## Given request
Extract the lines that carry the string "each" from the listing.

..........

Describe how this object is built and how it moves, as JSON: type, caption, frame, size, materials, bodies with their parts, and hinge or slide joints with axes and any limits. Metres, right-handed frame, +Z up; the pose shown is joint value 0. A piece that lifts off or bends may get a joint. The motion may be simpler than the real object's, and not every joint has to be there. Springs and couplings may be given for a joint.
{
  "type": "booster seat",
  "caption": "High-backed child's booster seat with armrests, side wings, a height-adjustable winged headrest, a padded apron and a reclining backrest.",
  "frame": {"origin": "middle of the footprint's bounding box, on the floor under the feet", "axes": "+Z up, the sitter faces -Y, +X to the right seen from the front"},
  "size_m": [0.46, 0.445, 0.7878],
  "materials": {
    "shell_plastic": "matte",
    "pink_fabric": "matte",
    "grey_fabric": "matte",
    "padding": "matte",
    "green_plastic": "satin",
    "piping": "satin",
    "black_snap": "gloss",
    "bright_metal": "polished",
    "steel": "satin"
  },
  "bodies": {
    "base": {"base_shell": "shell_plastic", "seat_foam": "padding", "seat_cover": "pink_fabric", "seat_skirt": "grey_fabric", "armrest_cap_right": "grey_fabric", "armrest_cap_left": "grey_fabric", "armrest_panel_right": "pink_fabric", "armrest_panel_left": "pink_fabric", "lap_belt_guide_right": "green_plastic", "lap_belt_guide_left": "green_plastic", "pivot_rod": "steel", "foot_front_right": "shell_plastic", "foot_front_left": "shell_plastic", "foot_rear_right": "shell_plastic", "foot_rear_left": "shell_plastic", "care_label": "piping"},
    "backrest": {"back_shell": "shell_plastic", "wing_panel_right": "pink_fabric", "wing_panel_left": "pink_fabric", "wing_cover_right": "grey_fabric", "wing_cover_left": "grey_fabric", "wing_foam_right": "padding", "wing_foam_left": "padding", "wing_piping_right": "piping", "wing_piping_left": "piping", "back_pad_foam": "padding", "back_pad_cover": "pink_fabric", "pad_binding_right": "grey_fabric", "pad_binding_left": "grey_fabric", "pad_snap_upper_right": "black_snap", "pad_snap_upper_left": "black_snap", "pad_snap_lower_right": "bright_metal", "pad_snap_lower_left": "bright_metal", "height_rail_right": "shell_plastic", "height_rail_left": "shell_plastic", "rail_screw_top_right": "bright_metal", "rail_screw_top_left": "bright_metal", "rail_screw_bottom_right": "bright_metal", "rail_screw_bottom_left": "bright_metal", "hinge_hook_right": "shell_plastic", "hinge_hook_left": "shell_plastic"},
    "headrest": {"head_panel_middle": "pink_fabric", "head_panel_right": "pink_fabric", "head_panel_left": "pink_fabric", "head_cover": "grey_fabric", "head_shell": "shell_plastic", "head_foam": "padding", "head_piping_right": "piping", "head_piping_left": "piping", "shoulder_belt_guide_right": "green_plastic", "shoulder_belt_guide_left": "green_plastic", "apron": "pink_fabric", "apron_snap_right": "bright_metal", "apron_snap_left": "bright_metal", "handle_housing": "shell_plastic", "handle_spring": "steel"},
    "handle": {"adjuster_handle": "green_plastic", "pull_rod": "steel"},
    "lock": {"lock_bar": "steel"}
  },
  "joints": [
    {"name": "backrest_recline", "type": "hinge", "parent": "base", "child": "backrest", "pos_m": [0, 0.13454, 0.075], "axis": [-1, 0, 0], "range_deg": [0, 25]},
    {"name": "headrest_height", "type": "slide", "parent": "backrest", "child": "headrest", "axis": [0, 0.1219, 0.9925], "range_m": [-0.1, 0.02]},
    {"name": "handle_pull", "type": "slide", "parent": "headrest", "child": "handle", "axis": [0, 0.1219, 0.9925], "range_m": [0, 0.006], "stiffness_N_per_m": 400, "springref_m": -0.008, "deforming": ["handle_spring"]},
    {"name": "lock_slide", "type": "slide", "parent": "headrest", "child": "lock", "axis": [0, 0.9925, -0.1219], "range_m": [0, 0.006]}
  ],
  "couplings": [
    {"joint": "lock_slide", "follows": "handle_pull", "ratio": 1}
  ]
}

..........

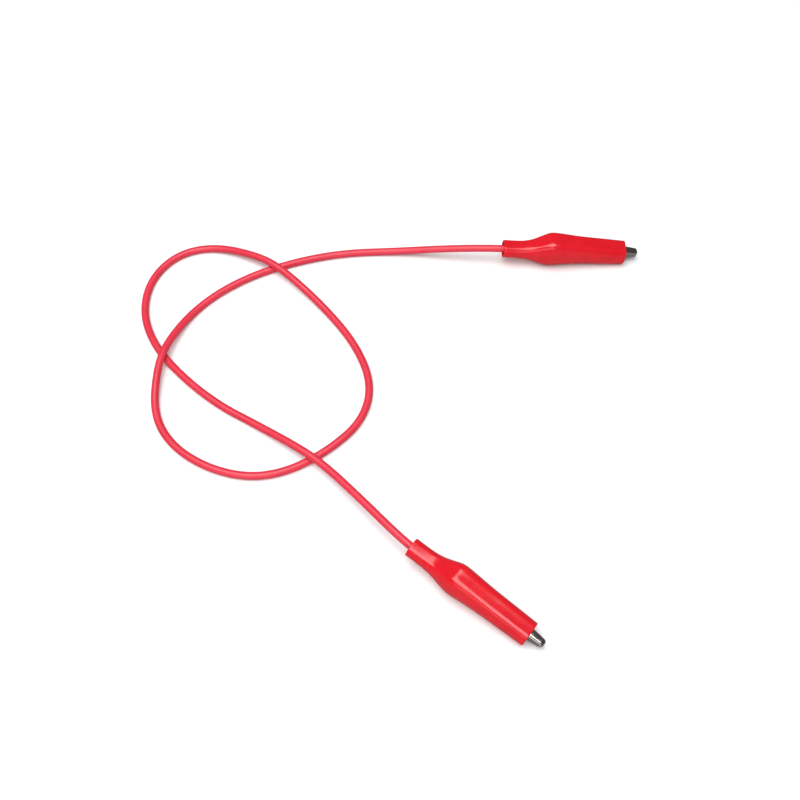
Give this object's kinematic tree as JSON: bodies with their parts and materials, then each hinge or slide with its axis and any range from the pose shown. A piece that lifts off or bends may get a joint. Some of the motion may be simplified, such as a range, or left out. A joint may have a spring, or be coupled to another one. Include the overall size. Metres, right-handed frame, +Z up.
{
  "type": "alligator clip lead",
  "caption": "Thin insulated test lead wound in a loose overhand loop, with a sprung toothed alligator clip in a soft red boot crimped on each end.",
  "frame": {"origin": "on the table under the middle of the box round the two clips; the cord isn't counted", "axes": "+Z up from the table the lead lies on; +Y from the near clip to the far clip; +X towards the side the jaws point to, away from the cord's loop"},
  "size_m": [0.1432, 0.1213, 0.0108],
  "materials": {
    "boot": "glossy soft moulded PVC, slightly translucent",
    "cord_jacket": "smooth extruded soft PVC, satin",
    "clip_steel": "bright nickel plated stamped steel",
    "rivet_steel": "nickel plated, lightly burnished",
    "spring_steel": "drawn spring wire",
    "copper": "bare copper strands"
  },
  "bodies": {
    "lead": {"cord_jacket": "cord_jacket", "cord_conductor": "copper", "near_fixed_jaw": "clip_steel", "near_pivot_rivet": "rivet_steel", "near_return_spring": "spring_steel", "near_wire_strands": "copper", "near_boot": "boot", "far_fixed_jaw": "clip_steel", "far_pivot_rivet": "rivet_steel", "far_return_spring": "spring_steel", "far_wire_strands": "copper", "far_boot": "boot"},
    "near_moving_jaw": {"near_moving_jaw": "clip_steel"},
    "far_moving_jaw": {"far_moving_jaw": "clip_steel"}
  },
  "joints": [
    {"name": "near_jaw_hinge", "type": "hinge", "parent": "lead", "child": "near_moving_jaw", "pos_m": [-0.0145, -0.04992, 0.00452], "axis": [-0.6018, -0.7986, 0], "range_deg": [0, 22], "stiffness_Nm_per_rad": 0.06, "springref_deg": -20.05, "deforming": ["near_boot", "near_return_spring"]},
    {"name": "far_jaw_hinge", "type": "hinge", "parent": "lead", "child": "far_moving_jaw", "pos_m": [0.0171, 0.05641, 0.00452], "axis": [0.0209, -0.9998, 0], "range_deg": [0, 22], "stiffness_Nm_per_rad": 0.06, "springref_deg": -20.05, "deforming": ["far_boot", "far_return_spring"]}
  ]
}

..........

## Finished exercise
Give this object's kinematic tree as JSON: bodies with their parts and materials, then each hinge or slide with its axis and any range from the pose shown. A piece that lifts off or bends may get a joint. Some of the motion may be simplified, such as a range, or left out. A joint may have a spring, or be coupled to another one. Include the overall size. Metres, right-handed frame, +Z up.
  "caption": "Thin insulated test lead wound in a loose overhand loop, with a sprung toothed alligator clip in a soft red boot crimped on each end.",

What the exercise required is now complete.